_YOUR TASK_
Copy each line exactly. Leave nothing out.
......
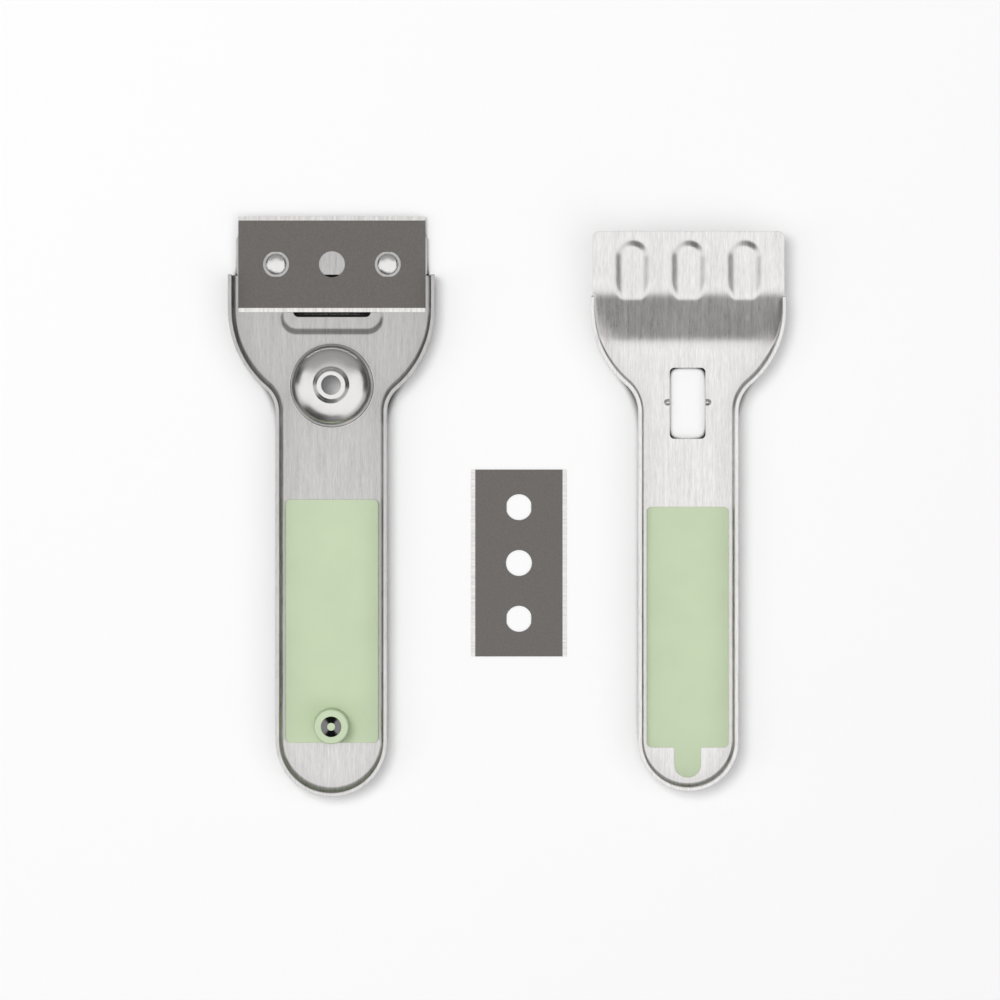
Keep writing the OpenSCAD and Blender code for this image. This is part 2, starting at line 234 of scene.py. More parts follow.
# Small sizes of the press work, in metres. They go with the way the pieces are built.
CUT_UNDER, CUT_OVER = 0.001, 0.002  # how far a cutter reaches under the table and over the floor
FLOOR_STRIP = 0.0004  # the strip of floor that is swept along with the wall
PLATE_STEP = 0.0004  # the length in which the holder's floor widens into its plate
PLATE_CORNER = 0.0014  # radius of the corners of the two plates
SLOT_CORNER, WINDOW_CORNER, GRIP_CORNER = 0.0012, 0.001, 0.002  # corner radius of each opening
GRIP_SIDE, GRIP_END = 0.0025, 0.004  # how far a grip's window stays inside the grip
WEDGE_LENGTH, WEDGE_HEIGHT = 0.003, 0.002  # the cutter for the lip of the opening
WEDGE_BACK = 0.0011  # how far that cutter's middle lies behind the lip's end
SEAT_GAP, SEAT_DEPTH = 0.00025, 0.006  # the seat's edge outside the dome's inner wall, and its cutter
DOME_BEND = 0.0003  # radius of the bend from the floor into the dome
COLLAR_FOOT, COLLAR_TOP = 0.00045, 0.0009  # how much the collar widens at its foot and rounds in at its top
WALL_OVER_SLOPE = 0.00012  # how far the cover's wall stays above the slope
BUMP_SUNK = 0.0003  # how deep a click bump is set into the floor
BUMP_OUT, BUMP_UP = 0.0004, 0.0002  # middle of a bump from the window's edge and from its middle
BUMP_EDGE = 0.00012  # width of the rounding on a bump
RECESS_BLEND = 0.0004  # softness between a recess and the slope
RECESS_RISE = 0.0015  # climb of a recess's side past its edge, over one width of that side
# Shares of the profile, and counts of steps.
DOME_DRAFT = 0.08  # lean of the dome's steep foot, as a share of its height
DOME_CONE = 0.24  # fall of the dome's crown, as a share of its reach
SCOOP_SIDE = 2.5  # width of the scoop's side, as a share of its depth
RECESS_FAR = 1.4  # past this share of its side a recess has no effect
BUMP_TIP, BUMP_STRETCH = 0.2, 1.3  # a bump's tip as a share of its radius, and its length along X
CROWN_STEPS, BELL_STEPS, ROUND_STEPS, DOME_STEPS = 24, 14, 8, 96
WALL_STEPS, NECK_STEPS, HANDLE_STEPS, TIP_STEPS = 3, 18, 24, 32


def length(name, description, default, low=0.0, high=0.2):
    """A size in metres."""
    return bpy.props.FloatProperty(
        name=name, description=description, default=default, min=low, max=high, precision=5, unit="LENGTH"
    )


def colour(name, description, default):
    """A linear colour."""
    return bpy.props.FloatVectorProperty(
        name=name, description=description, default=default, size=3, min=0, max=1, subtype="COLOR"
    )


class SheetSettings(bpy.types.PropertyGroup):
    """Sizes that both pressed halves share"""

    thickness: length("Sheet", "Thickness of the pressed steel", 0.0008)
    edge_round: length("Edge rounding", "Width of the rounding along the cut edges", 0.00014)
    row: length("Row spacing", "Distance between the rows of faces in the pressed heads", 0.00035)
    columns: bpy.props.IntProperty(
        name="Columns", description="Cuts across the floor from wall to wall", default=170, min=20, max=300
    )
    shoulder_radius: length("Shoulder", "Radius of the shoulder of the holder", 0.024)
    neck_radius: length("Neck", "Radius of the neck of the holder", 0.007)
    shoulder_start: length("Shoulder start", "From the stud line down to the shoulder", 0.0104)
    nest_gap: length("Nest gap", "Gap between the walls of the nested halves", 0.0005)


class HolderSettings(bpy.types.PropertyGroup):
    """Sizes of the holder half"""

    handle_width: length("Handle width", "Outer width of the handle", 0.0255)
    wall: length("Wall", "Height of the wall over the outer floor", 0.0065)
    fillet: length("Fillet", "Inner radius from the floor to the wall", 0.0013)
    wall_start: length("Wall ends", "From the stud line down to the ends of the walls", 0.00255)
    plate_up: length("Plate", "From the stud line up to the edge of the blade plate", 0.0069)
    plate_over: length("Plate sides", "How far the plate stands out past each end of the blade", 0.00045)
    slot_width: length("Opening width", "Width of the opening under the blade", 0.0178)
    slot_low: length("Opening foot", "From the stud line down to the foot of the opening", 0.0121)
    slot_height: length("Opening height", "Height of the opening", 0.0097)
    lip: length("Lip", "Width of the bevel along the upper edge of the opening", 0.0011)
    lip_drop: length("Lip drop", "Drop of that bevel", 0.00015)
    scoop_width: length("Scoop width", "Width of the scoop", 0.0244)
    scoop_low: length("Scoop foot", "From the stud line down to the foot of the scoop", 0.0162)
    scoop_depth: length("Scoop depth", "Depth of the scoop under the floor", 0.0006)
    dome_down: length("Dome place", "From the stud line down to the dome", 0.0279)
    dome_width: length("Dome width", "Diameter of the dome at the floor", 0.019)
    collar_width: length("Collar", "Diameter of the collar on the dome", 0.0079)
    shoulder_height: length("Dome shoulder", "Height of the dome under the collar", 0.0086)
    dome_wall: length("Dome wall", "Height of the steep foot of the dome", 0.0028)
    bore: length("Dome hole", "Diameter of the hole through the dome", 0.0045)
    pad_length: length("Pad length", "Length of the grip plate inside the holder", 0.0559)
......
_RESULT_
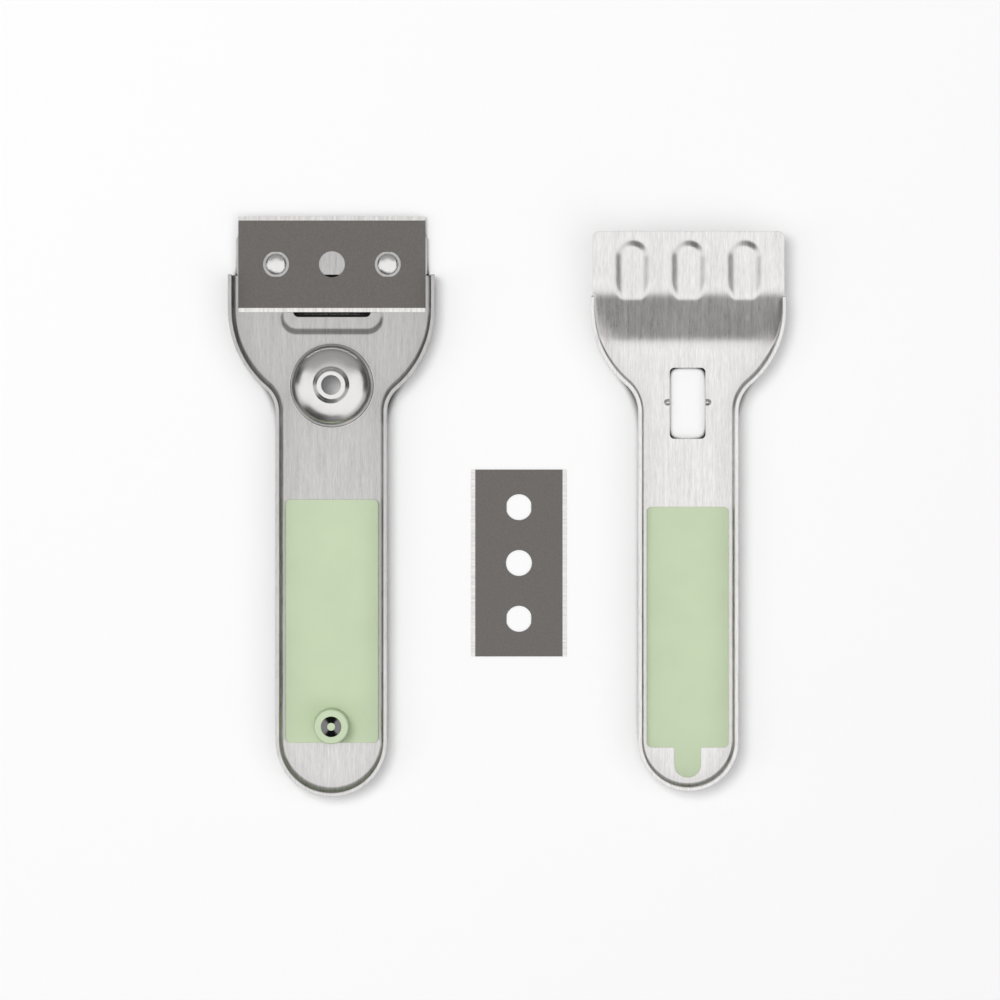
Keep writing the OpenSCAD and Blender code for this image. This is part 2, starting at line 234 of scene.py. More parts follow.
# Small sizes of the press work, in metres. They go with the way the pieces are built.
CUT_UNDER, CUT_OVER = 0.001, 0.002  # how far a cutter reaches under the table and over the floor
FLOOR_STRIP = 0.0004  # the strip of floor that is swept along with the wall
PLATE_STEP = 0.0004  # the length in which the holder's floor widens into its plate
PLATE_CORNER = 0.0014  # radius of the corners of the two plates
SLOT_CORNER, WINDOW_CORNER, GRIP_CORNER = 0.0012, 0.001, 0.002  # corner radius of each opening
GRIP_SIDE, GRIP_END = 0.0025, 0.004  # how far a grip's window stays inside the grip
WEDGE_LENGTH, WEDGE_HEIGHT = 0.003, 0.002  # the cutter for the lip of the opening
WEDGE_BACK = 0.0011  # how far that cutter's middle lies behind the lip's end
SEAT_GAP, SEAT_DEPTH = 0.00025, 0.006  # the seat's edge outside the dome's inner wall, and its cutter
DOME_BEND = 0.0003  # radius of the bend from the floor into the dome
COLLAR_FOOT, COLLAR_TOP = 0.00045, 0.0009  # how much the collar widens at its foot and rounds in at its top
WALL_OVER_SLOPE = 0.00012  # how far the cover's wall stays above the slope
BUMP_SUNK = 0.0003  # how deep a click bump is set into the floor
BUMP_OUT, BUMP_UP = 0.0004, 0.0002  # middle of a bump from the window's edge and from its middle
BUMP_EDGE = 0.00012  # width of the rounding on a bump
RECESS_BLEND = 0.0004  # softness between a recess and the slope
RECESS_RISE = 0.0015  # climb of a recess's side past its edge, over one width of that side
# Shares of the profile, and counts of steps.
DOME_DRAFT = 0.08  # lean of the dome's steep foot, as a share of its height
DOME_CONE = 0.24  # fall of the dome's crown, as a share of its reach
SCOOP_SIDE = 2.5  # width of the scoop's side, as a share of its depth
RECESS_FAR = 1.4  # past this share of its side a recess has no effect
BUMP_TIP, BUMP_STRETCH = 0.2, 1.3  # a bump's tip as a share of its radius, and its length along X
CROWN_STEPS, BELL_STEPS, ROUND_STEPS, DOME_STEPS = 24, 14, 8, 96
WALL_STEPS, NECK_STEPS, HANDLE_STEPS, TIP_STEPS = 3, 18, 24, 32


def length(name, description, default, low=0.0, high=0.2):
    """A size in metres."""
    return bpy.props.FloatProperty(
        name=name, description=description, default=default, min=low, max=high, precision=5, unit="LENGTH"
    )


def colour(name, description, default):
    """A linear colour."""
    return bpy.props.FloatVectorProperty(
        name=name, description=description, default=default, size=3, min=0, max=1, subtype="COLOR"
    )


class SheetSettings(bpy.types.PropertyGroup):
    """Sizes that both pressed halves share"""

    thickness: length("Sheet", "Thickness of the pressed steel", 0.0008)
    edge_round: length("Edge rounding", "Width of the rounding along the cut edges", 0.00014)
    row: length("Row spacing", "Distance between the rows of faces in the pressed heads", 0.00035)
    columns: bpy.props.IntProperty(
        name="Columns", description="Cuts across the floor from wall to wall", default=170, min=20, max=300
    )
    shoulder_radius: length("Shoulder", "Radius of the shoulder of the holder", 0.024)
    neck_radius: length("Neck", "Radius of the neck of the holder", 0.007)
    shoulder_start: length("Shoulder start", "From the stud line down to the shoulder", 0.0104)
    nest_gap: length("Nest gap", "Gap between the walls of the nested halves", 0.0005)


class HolderSettings(bpy.types.PropertyGroup):
    """Sizes of the holder half"""

    handle_width: length("Handle width", "Outer width of the handle", 0.0255)
    wall: length("Wall", "Height of the wall over the outer floor", 0.0065)
    fillet: length("Fillet", "Inner radius from the floor to the wall", 0.0013)
    wall_start: length("Wall ends", "From the stud line down to the ends of the walls", 0.00255)
    plate_up: length("Plate", "From the stud line up to the edge of the blade plate", 0.0069)
    plate_over: length("Plate sides", "How far the plate stands out past each end of the blade", 0.00045)
    slot_width: length("Opening width", "Width of the opening under the blade", 0.0178)
    slot_low: length("Opening foot", "From the stud line down to the foot of the opening", 0.0121)
    slot_height: length("Opening height", "Height of the opening", 0.0097)
    lip: length("Lip", "Width of the bevel along the upper edge of the opening", 0.0011)
    lip_drop: length("Lip drop", "Drop of that bevel", 0.00015)
    scoop_width: length("Scoop width", "Width of the scoop", 0.0244)
    scoop_low: length("Scoop foot", "From the stud line down to the foot of the scoop", 0.0162)
    scoop_depth: length("Scoop depth", "Depth of the scoop under the floor", 0.0006)
    dome_down: length("Dome place", "From the stud line down to the dome", 0.0279)
    dome_width: length("Dome width", "Diameter of the dome at the floor", 0.019)
    collar_width: length("Collar", "Diameter of the collar on the dome", 0.0079)
    shoulder_height: length("Dome shoulder", "Height of the dome under the collar", 0.0086)
    dome_wall: length("Dome wall", "Height of the steep foot of the dome", 0.0028)
    bore: length("Dome hole", "Diameter of the hole through the dome", 0.0045)
    pad_length: length("Pad length", "Length of the grip plate inside the holder", 0.0559)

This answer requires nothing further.